Della Donna says she presented her findings to prosecutors in 2015, but was ignored. A 2018 petition to the Conviction Review Unit was rejected because of an office policy not to review cases with a pending habeas corpus petition, records show.

Levenson said the office’s policy of refusing to review cases with parallel petitions for relief is problematic, adding another hurdle to defendants who already face an uphill battle in pleading their innocence. She also said the office’s reluctance to believe witnesses who recant or accept testimony contradictory to that of key prosecution witnesses is a recurring issue in the office.

“This is not that atypical, where you have a lot of factors that make you question whether or not this is a righteous conviction, and it doesn’t meet whatever standard the CRU has been charged with,” she said.

Shortly after learning prosecutors would not retry him, Rayford sat inside of a San Diego prison, still in disbelief about the whole situation. Arrested because of a shooting that stemmed from a fight he said he hadn’t been involved in. Convicted on the testimony of two people at the scene who said he did the shooting, even though twice as many witnesses now said he didn’t.

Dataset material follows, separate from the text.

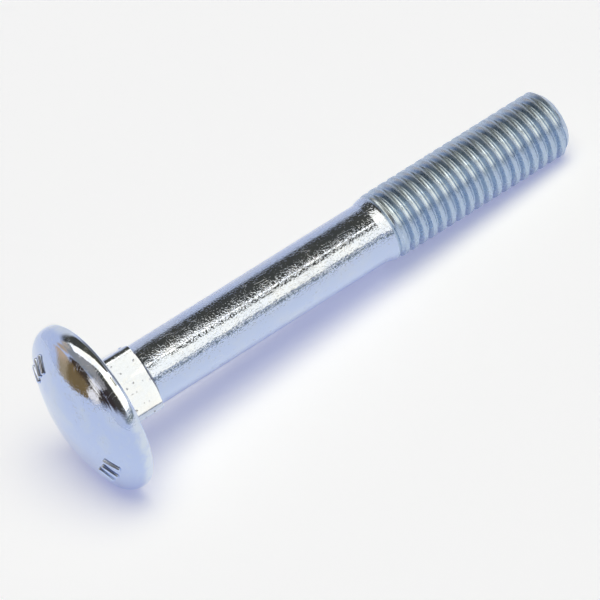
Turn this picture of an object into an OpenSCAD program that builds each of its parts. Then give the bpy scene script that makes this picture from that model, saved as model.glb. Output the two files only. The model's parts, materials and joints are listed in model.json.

Even at the end, his freedom wasn’t being granted because the courts agreed he was innocent, but rather because of a change in the law. Almost like he was a passenger in the story that changed his entire life.

“The truth is I still ain’t came all the way 100% to grips with it. I asked myself that same question a million times. Why me? A person who didn’t get into no argument with nobody that night, getting put in this situation,” he said. “When I lay my head on this bed tonight, I’m gonna ask myself that same question I did the day I got arrested. Why the hell they picking me? I still ain’t got an answer.”